— start of Material provided —

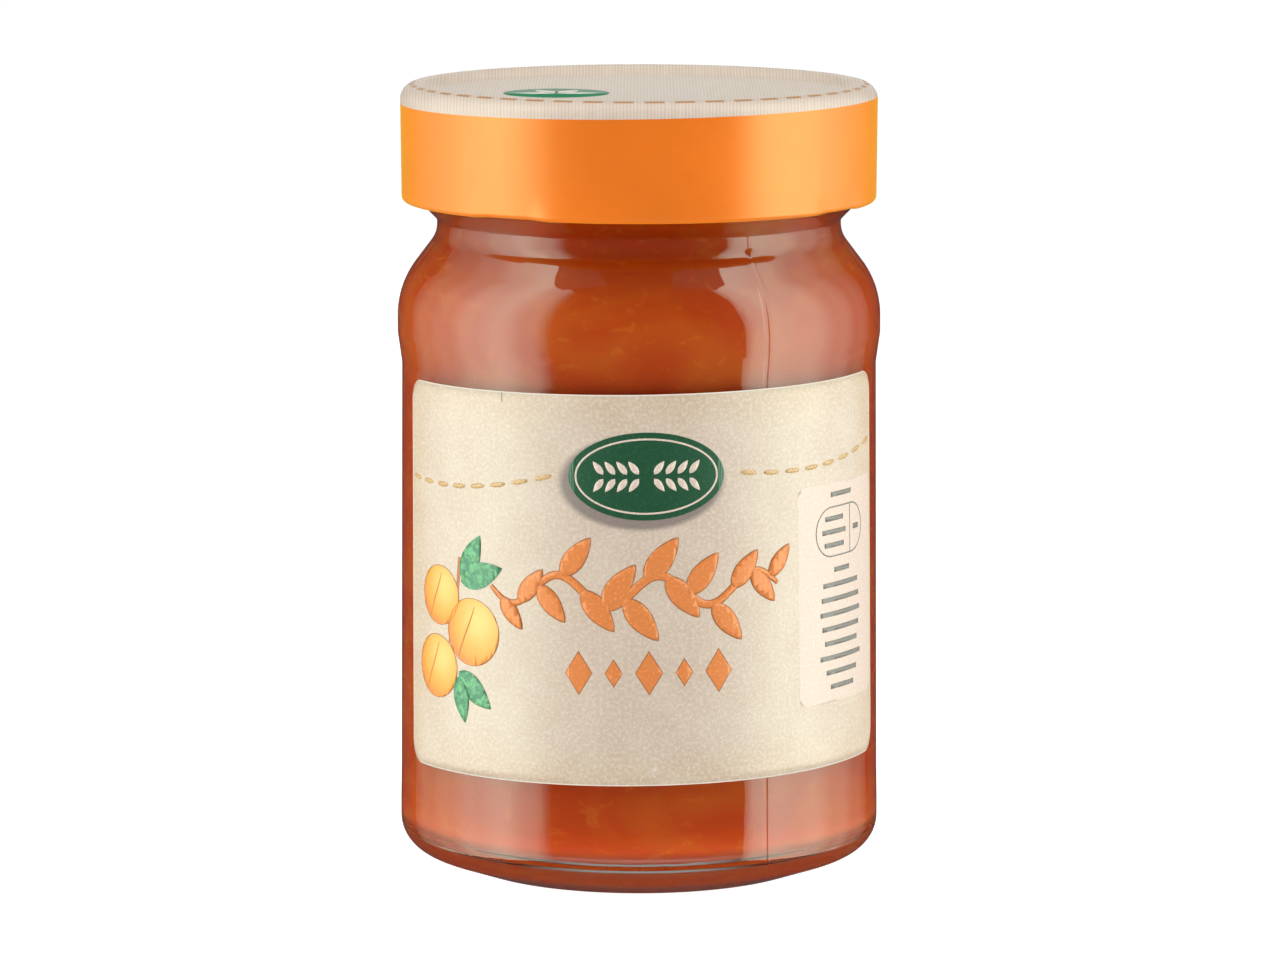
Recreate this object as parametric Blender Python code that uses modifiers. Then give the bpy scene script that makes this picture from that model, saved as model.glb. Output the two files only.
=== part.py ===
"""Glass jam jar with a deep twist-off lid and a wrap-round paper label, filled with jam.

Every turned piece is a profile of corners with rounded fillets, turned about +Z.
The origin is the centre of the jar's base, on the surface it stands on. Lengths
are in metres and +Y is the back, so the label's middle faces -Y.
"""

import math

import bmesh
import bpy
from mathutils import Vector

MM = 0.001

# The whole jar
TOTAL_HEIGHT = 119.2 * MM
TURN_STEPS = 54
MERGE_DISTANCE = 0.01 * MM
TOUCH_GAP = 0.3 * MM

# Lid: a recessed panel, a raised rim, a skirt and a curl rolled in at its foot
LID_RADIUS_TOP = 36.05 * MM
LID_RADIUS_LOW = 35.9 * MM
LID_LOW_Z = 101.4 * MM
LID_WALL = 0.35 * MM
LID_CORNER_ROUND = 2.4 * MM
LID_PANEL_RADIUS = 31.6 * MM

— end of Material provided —

What you need to do:
Quote exactly the stretch of lines above that starts at the first one and ends at the line with "filled with jam.", and nothing beyond it.

Solution to the exercise:
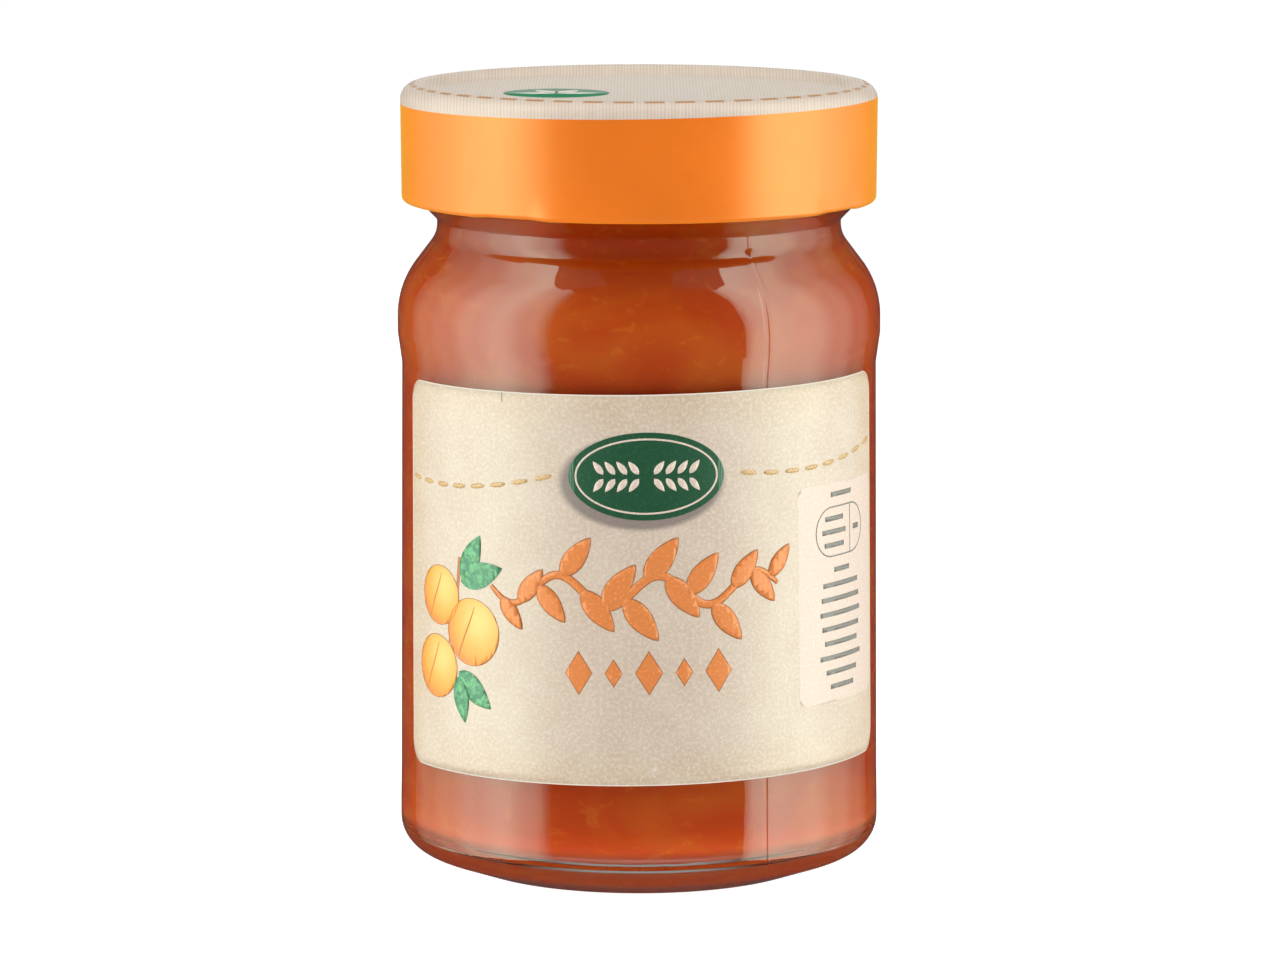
Recreate this object as parametric Blender Python code that uses modifiers. Then give the bpy scene script that makes this picture from that model, saved as model.glb. Output the two files only.
=== part.py ===
"""Glass jam jar with a deep twist-off lid and a wrap-round paper label, filled with jam.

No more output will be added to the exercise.